各 SaaS 環境とビジネスドメインが持つ独自の要件一式によっては、サイロが適している場合があります。しかし、この方向性に傾いている場合には、当然サイロモデルに関連する課題と経費について、細かく確認しておきたいでしょう。SaaS ソリューションにサイロモデルを検討している場合に考慮しておくべきメリットとデメリットがいくつかあります。

メリット

  • 困難なコンプライアンスモデルをサポート – 一部の SaaS プロバイダーは厳格な分離要件が課せられている規制のある市場で販売しています。サイロモデルによって、これらの ISV はテナントの一部またはすべてに対して、専用モデルにデプロイするというオプションを提供できています。

  • 他のテナントによる影響の懸念がない – すべての SaaS プロバイダーは他のユーザーの状況によって生じる影響を抑制しようとしていますが、それでも一部の顧客はシステムを使用している他のテナントのアクティビティによって、自分のワークロードが影響を受ける可能性に難色を示します。サイロモデルではこの懸念に対応し、他のテナントによる影響を受ける可能性がない、専用の環境を提供します。

  • テナントコストの追跡 – SaaS プロバイダーは大抵の場合、各テナントがどれほどインフラストラクチャコストに影響を与えているかを把握することに重点を置いています。テナントあたりのコストの計算は一部の SaaS モデルでは困難です。
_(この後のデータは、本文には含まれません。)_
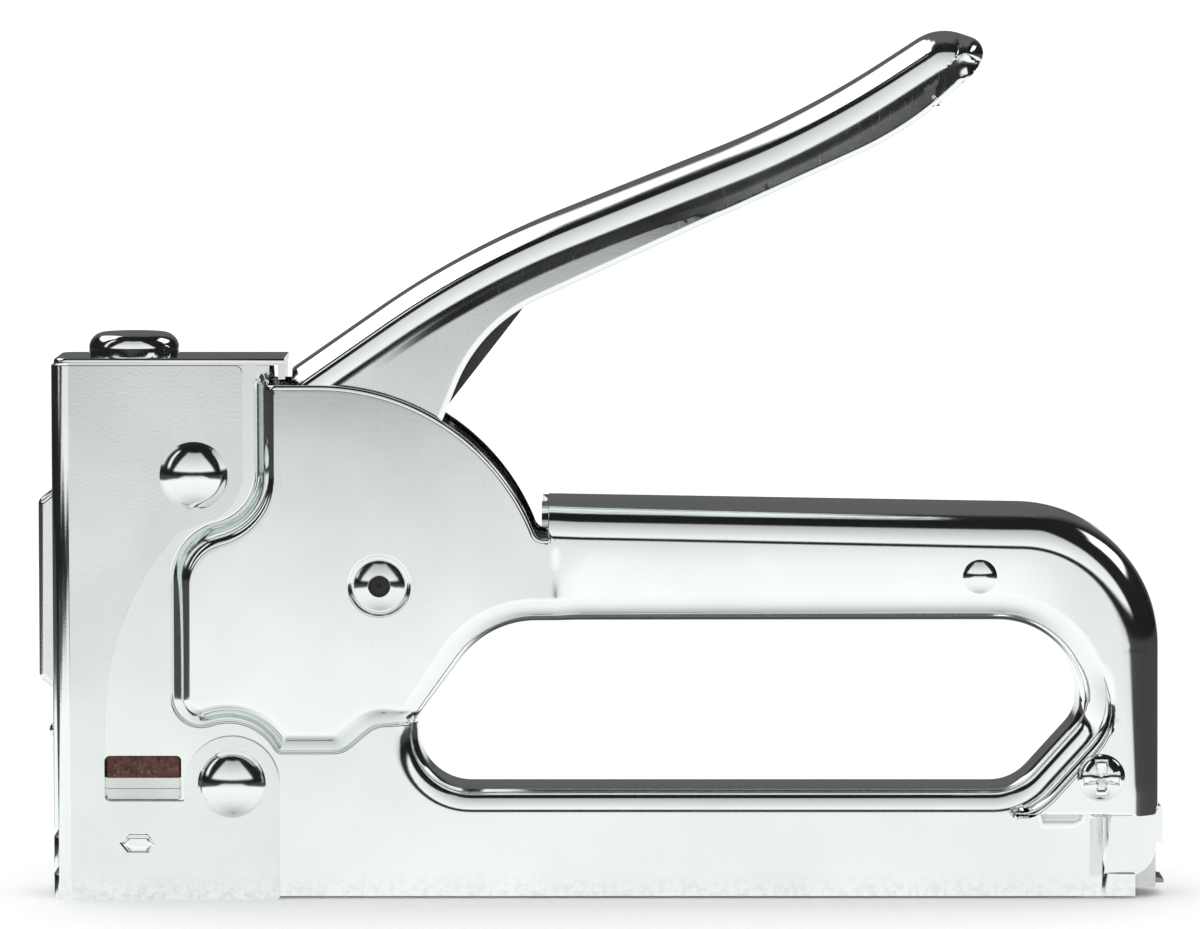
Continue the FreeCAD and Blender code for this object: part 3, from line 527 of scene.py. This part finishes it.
def shells():
    """Both body shells: flat nose and magazine band, drawn body, grip and column, and the rolled rim."""
    mouth = path(MOUTH)
    front = path(FRONT, step=0.3)
    grip = path(GRIP)
    foot = path(FOOT)
    heel = path(HEEL)
    tail = path(TAIL)
    side = path(SIDE)
    outline = np.concatenate((mouth[:-1], front[:-1], grip[:-1], tail[:-1], path(PLATE)))
    drawn = np.concatenate(
        (mouth[:-1], front[:-1], grip[:-1], tail[:-1], heel[::-1], ACROSS_OPENING, foot[::-1]))

    def height(p):
        top = crest(p)
        gap, width = nearest(p, foot)
        rise = 1 - (1 - np.clip(gap / width, 0, 1)) ** 1.6
        away, step = nearest(p, heel)
        rise = np.minimum(rise, quarter(away / step))
        within = inside(p, drawn) | (nearest(p, drawn, True)[0] < 0.02)
        base = np.where(within, FLAT + (top - FLAT) * rise, FLAT) - crease(gap)
        drop = np.zeros(len(p))
        for line, closed, steep in (
            (OPENING_LINE, True, 1.0), (grip, False, 1.2), (mouth, False, 0.8), (front, False, 0.8), (tail, False, 0.8),
        ):
            gap, width = nearest(p, line, closed)
            beyond = (line is grip) & (p[:, 0] < GRIP[0][0] - 0.01)
            drop = np.maximum(drop, np.where(beyond, 0, width * steep * (1 - quarter(gap / width))))
        gap, width = nearest(p, side)
        bevel = np.where(p[:, 1] < 12.2, 0.305 * np.maximum(width - gap, 0), 0)
        return base - np.maximum(drop, bevel)

    sheet = Sheet(outline, height, SHEET - 0.05)
    sheet.holes = [OPENING_LINE, path(WINDOW, True)]
    sheet.ring(OPENING_LINE, True, 1, ROUNDS)
    sheet.ring(grip, False, 1, ROUNDS)
    sheet.ring(mouth, False, 1, (0.1, 0.3, 0.6, 1.0, 1.6))
    sheet.ring(front, False, 1, (0.2, 0.5, 1.0, 1.6))
    sheet.ring(foot, False, -1, ROUNDS)
    sheet.ring(heel, False, -1, (0.2, 0.5, 1.0, 2.0))
    sheet.ring(side, False, 1, (0.15, 0.4, 0.7, 0.95, 1.05, 1.3))
    sheet.ring(tail, False, 1, (0.2, 0.5, 1.0, 2.0))
    sheet.rings += [r for r in beside(foot, (0, 0.09, 0.18, 0.3, 0.45))]
    corner = OPENING_LINE[(OPENING_LINE[:, 0] > 118) & (OPENING_LINE[:, 1] < 38)]
    corner = np.stack((corner[:, 0], corner[:, 1], np.ones(len(corner))), 1)
    sheet.ring(corner, False, 1, np.arange(RIM - 0.3, RIM + 2.0, 0.17))
    sheet.rings += [circle(PIVOT, r) for r in (3.4, 3.8, 3.95, 4.1, 4.25, 4.4, 4.55, 4.9)]
    sheet.rings += [np.stack((np.full(24, u), np.linspace(41.5, 51.0, 24)), 1) for u in np.arange(70.0, 72.6, 0.25)]
    sheet.walls = [(OPENING_LINE, True, 1, 0.02), (grip[grip[:, 1] > 12.3], False, 1, 0.02)]
    pip_line = path(PIP, True, 0.3)
    pip = Sheet(pip_line, lambda p: FLAT + 0.5 * quarter(nearest(p, pip_line, True)[0] / 0.5), 0.3, 0.4)
    halves = [sheet.build(), pip.build()]
    mesh_piece("right_shell_drawn", halves, "chrome_steel", "housing", "right_shell")
    mesh_piece("left_shell_drawn", [mirrored(h) for h in halves], "chrome_steel", "housing", "left_shell")


# ---- lever -----------------------------------------------------------------------------------------------
BACK = [
    (33.9, 75.0, 0, 5.9), (58.2, 91.9, 130, 5.9), (106.4, 111.15, 135, 5.9), (125.2, 123.4, 7, 5.9),
    (133.0, 120.7, 2.4, 4.8), (130.9, 117.98, 0, 4.0),
]
BELLY = [
    (130.9, 117.98, 0, 0.9), (130.3, 117.2, 0.9, 0.9), (120.4, 108.5, 50, 0.9), (60.6, 81.3, 22, 0.9),
    (53.0, 62.5, 6, 0.9), (54.4, 36.9, 7.9, 0.9), (38.4, 36.9, 7.9, 0.9), (34.0, 73.4, 1.2, 0.9),
    (33.9, 75.0, 0, 0.9),
]
LEVER_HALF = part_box("lever_shell")[1].y / MM
CROWN = ((0, 84), (0.06, 66), (0.36, 50), (0.52, 27), (0.9, 3), (1, 0))


def lever_section():
    """Rise of the lever's rounded back with the share of its width: the tilt given by CROWN, added up."""
    share = np.linspace(0, 1, 801)
    tilt = np.radians(np.interp(share, [c[0] for c in CROWN], [c[1] for c in CROWN]))
    slope = np.tan(tilt)
    rise = np.concatenate(([0], np.cumsum((slope[1:] + slope[:-1]) / 2) * (share[1] - share[0])))
    return share, rise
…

しかし、サイロモデルでは複数に分かれているという特性によって、簡単な方法でインフラストラクチャコストを把握し、各テナントに紐付けられます。

  • 影響範囲を軽減 – サイロモデルは通常、SaaS ソリューションで停止状態やイベントが発生した場合、その影響を軽減します。各 SaaS プロバイダーは独自の環境で実行しているため、特定のテナントの環境内で発生した障害は、大抵の場合その環境内に限定されます。1 つのテナントは停止に陥るものの、システムを使用している残りのテナントで、次々とエラーが発生することはありません。

デメリット

  • スケーリングの問題 – プロビジョンできるアカウント数に制限があります。この制限のため、アカウントベースモデルを選択できない場合があります。また、急激にアカウント数が増加することによって、SaaS 環境の管理およびオペレーション上の操作性を低下させるという一般的な懸念もあります。例えば、テナントにつき 20 のサイロ化されたアカウントは管理できますが、千ものテナントがいる場合、その数はオペレーションの効率性と俊敏性に影響を与えるようになる場合があります。

  • コスト – 独自の環境で実行しているすべてのテナントに関して、従来の SaaS ソリューションに伴うコスト効率性のほとんどは実現しません。これらの環境を動的にスケーリングしたとしても、おそらく使われない無駄なリソースが発生する期間が発生します。このモデルは完全に許容範囲のモデルであるものの、SaaS モデルに欠かせないスケールメリットと増益を実現できる可能性は低くなります。

  • 俊敏性 – SaaS への移行は、迅速なペースでのイノベーション実行という願望が直接の動機となっていることがほとんどです。これは組織が迅速に市場動向に応え、対応できるようにするモデルの採用を意味します。この観点で重要となるのは、カスタマーエクスペリエンスを統一し、迅速に新しい機能や性能をデプロイできることです。サイロモデルによる俊敏性への影響を抑えるためにできる対策はあるものの、細かく分散化されているというサイロモデルの特性によって、テナントの管理、運営、サポートを容易に行えるという機能に影響を及ぼす複雑さが付加されます。

  • オンボーディング自動化 – SaaS 環境は新規テナント追加の自動化に対してプレミアムが発生します。これらのテナントがセルフサービスモデルまたは内部管理のプロビジョニングプロセスのどちらでオンボーディングを行う場合でも、オンボーディングを自動化する必要があります。各テナントに個別のサイロがある場合、この作業はさらに負担の大きいプロセスとなることがしばしばあります。新規テナントのプロビジョニングは、新規インフラストラクチャのプロビジョニングを必要とするほか、新規アカウント制限の設定も必要となる場合があります。このような可動部の追加は、全体的なオンボーディングの自動化に追加の側面での複雑さをもたらす経費につながり、顧客に注力できる時間が少なくなります。

  • 分散管理およびモニタリング – SaaS での目標は、1 つの画面ですべてのテナントアクティビティの管理およびモニタリングができるようになることです。この要件は特に、サイロ化したテナント環境の場合に重要となります。この場合の課題は、より分散化したテナントフットプリントからデータを蓄積しなければならないことです。テナントの集計ビューを作成するメカニズムはあるものの、このメカニズムを構築し、管理するために必要な手間と労力は、サイロ化モデルにおいてはより複雑になります。